═══ Material provided ═══
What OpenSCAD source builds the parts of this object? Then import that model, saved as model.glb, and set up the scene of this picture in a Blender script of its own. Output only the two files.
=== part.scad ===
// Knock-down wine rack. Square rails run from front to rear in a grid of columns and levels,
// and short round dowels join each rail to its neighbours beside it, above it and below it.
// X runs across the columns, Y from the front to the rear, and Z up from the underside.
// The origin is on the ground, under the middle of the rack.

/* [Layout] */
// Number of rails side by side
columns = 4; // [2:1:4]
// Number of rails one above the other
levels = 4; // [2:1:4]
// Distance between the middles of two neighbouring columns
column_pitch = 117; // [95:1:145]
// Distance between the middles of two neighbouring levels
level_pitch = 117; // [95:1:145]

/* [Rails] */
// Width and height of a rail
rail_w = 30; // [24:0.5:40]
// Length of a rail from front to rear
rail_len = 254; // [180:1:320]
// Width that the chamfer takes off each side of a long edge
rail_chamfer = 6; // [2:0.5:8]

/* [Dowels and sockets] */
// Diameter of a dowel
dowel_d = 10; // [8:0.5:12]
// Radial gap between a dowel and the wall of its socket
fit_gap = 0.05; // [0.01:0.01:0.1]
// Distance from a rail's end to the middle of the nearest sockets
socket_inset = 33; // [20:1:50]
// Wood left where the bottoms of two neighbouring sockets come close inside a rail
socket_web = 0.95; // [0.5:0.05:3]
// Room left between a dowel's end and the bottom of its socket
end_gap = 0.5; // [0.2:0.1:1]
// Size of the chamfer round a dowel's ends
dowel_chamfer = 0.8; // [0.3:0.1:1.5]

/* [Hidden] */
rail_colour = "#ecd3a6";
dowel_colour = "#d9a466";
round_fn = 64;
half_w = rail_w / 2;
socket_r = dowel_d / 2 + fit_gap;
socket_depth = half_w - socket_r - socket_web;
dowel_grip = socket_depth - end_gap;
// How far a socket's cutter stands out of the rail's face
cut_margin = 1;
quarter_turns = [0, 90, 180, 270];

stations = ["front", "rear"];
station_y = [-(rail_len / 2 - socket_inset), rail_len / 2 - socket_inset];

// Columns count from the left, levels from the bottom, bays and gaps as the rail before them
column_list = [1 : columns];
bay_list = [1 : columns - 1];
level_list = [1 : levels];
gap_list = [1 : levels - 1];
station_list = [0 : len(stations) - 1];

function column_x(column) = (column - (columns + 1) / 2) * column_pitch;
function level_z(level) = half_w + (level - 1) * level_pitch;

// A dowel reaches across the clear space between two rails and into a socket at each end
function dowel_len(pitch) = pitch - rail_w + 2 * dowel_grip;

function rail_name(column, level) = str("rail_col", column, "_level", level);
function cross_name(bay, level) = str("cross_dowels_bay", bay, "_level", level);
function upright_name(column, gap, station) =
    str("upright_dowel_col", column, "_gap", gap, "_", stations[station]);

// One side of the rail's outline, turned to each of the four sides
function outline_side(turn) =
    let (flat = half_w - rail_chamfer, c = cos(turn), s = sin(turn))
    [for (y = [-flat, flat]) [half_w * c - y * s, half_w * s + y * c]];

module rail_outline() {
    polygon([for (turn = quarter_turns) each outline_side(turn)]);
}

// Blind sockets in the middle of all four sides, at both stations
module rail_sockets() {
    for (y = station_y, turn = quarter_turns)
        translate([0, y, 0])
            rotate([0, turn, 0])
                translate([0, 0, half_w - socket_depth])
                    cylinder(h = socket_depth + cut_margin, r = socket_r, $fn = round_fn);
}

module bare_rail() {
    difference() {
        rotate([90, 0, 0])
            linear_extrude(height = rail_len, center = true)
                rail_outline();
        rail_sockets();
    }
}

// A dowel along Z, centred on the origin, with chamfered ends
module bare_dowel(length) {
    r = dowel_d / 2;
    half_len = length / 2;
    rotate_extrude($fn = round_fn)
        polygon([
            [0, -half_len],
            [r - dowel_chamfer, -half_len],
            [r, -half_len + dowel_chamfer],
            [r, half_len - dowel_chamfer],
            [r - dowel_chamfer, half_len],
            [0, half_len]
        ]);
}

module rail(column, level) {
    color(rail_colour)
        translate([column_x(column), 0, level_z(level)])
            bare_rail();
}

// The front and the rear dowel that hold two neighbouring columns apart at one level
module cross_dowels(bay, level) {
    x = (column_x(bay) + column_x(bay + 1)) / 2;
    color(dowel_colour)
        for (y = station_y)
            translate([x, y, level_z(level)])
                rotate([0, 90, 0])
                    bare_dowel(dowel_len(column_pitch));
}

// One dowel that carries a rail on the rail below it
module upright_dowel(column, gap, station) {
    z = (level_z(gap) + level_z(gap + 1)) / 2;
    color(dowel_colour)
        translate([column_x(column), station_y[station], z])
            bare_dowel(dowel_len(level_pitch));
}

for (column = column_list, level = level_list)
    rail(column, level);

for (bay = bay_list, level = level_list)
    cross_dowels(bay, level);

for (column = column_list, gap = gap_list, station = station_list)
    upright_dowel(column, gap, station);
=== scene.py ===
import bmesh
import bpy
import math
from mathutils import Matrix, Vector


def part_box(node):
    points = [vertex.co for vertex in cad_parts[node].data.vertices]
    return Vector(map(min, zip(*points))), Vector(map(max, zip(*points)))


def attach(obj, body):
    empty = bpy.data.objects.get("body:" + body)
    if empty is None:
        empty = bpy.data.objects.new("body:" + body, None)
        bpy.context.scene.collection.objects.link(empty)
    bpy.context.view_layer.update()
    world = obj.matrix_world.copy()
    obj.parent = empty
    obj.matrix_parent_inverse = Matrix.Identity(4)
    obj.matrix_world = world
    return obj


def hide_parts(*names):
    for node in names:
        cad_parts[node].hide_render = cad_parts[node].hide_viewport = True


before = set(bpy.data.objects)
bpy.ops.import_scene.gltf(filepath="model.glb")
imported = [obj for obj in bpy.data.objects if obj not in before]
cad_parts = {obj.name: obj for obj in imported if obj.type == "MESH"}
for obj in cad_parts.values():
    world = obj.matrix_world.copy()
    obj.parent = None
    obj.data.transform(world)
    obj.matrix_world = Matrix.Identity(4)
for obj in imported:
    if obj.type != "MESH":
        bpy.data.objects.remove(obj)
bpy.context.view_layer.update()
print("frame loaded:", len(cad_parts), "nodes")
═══
═══ Material provided ═══
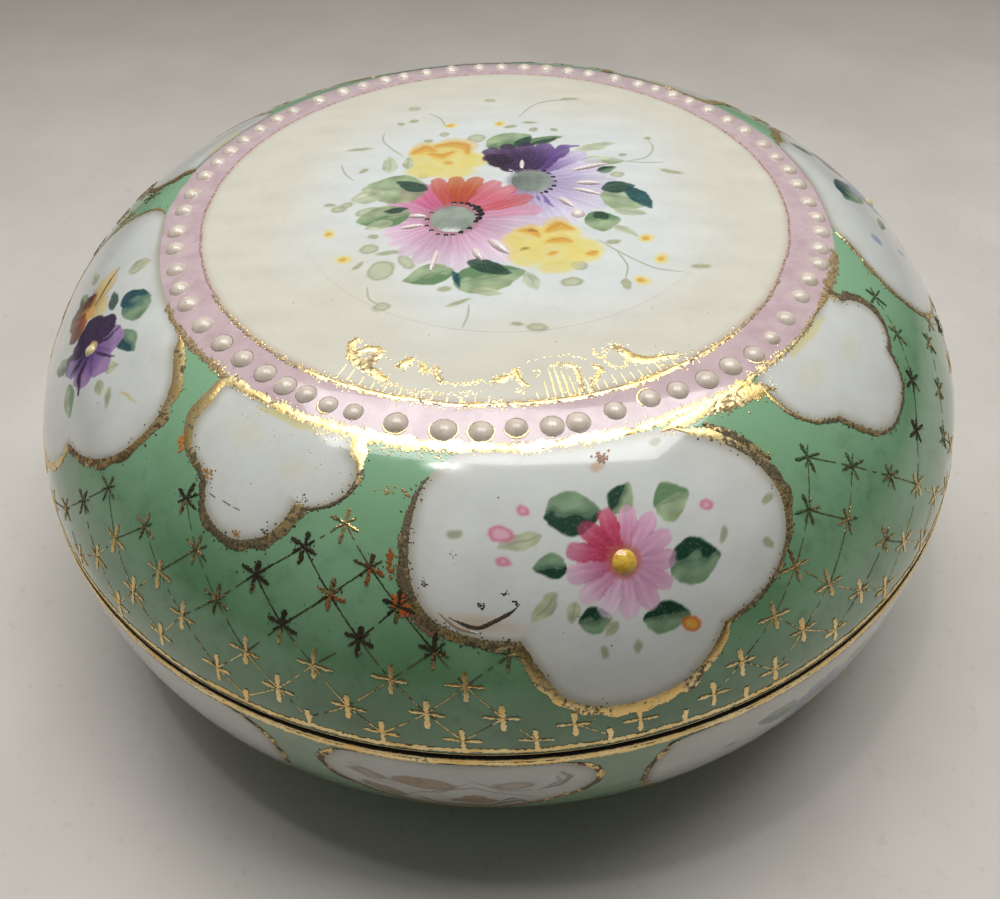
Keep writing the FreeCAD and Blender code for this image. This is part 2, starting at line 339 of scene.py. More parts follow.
═══
## Problem details
Only the lines from the one with "for (column = column_list, gap" up to the one with "bpy.data.objects.remove(obj)" should be repeated, both included, exactly as they appear.

## Task response
for (column = column_list, gap = gap_list, station = station_list)
    upright_dowel(column, gap, station);
=== scene.py ===
import bmesh
import bpy
import math
from mathutils import Matrix, Vector


def part_box(node):
    points = [vertex.co for vertex in cad_parts[node].data.vertices]
    return Vector(map(min, zip(*points))), Vector(map(max, zip(*points)))


def attach(obj, body):
    empty = bpy.data.objects.get("body:" + body)
    if empty is None:
        empty = bpy.data.objects.new("body:" + body, None)
        bpy.context.scene.collection.objects.link(empty)
    bpy.context.view_layer.update()
    world = obj.matrix_world.copy()
    obj.parent = empty
    obj.matrix_parent_inverse = Matrix.Identity(4)
    obj.matrix_world = world
    return obj


def hide_parts(*names):
    for node in names:
        cad_parts[node].hide_render = cad_parts[node].hide_viewport = True


before = set(bpy.data.objects)
bpy.ops.import_scene.gltf(filepath="model.glb")
imported = [obj for obj in bpy.data.objects if obj not in before]
cad_parts = {obj.name: obj for obj in imported if obj.type == "MESH"}
for obj in cad_parts.values():
    world = obj.matrix_world.copy()
    obj.parent = None
    obj.data.transform(world)
    obj.matrix_world = Matrix.Identity(4)
for obj in imported:
    if obj.type != "MESH":
        bpy.data.objects.remove(obj)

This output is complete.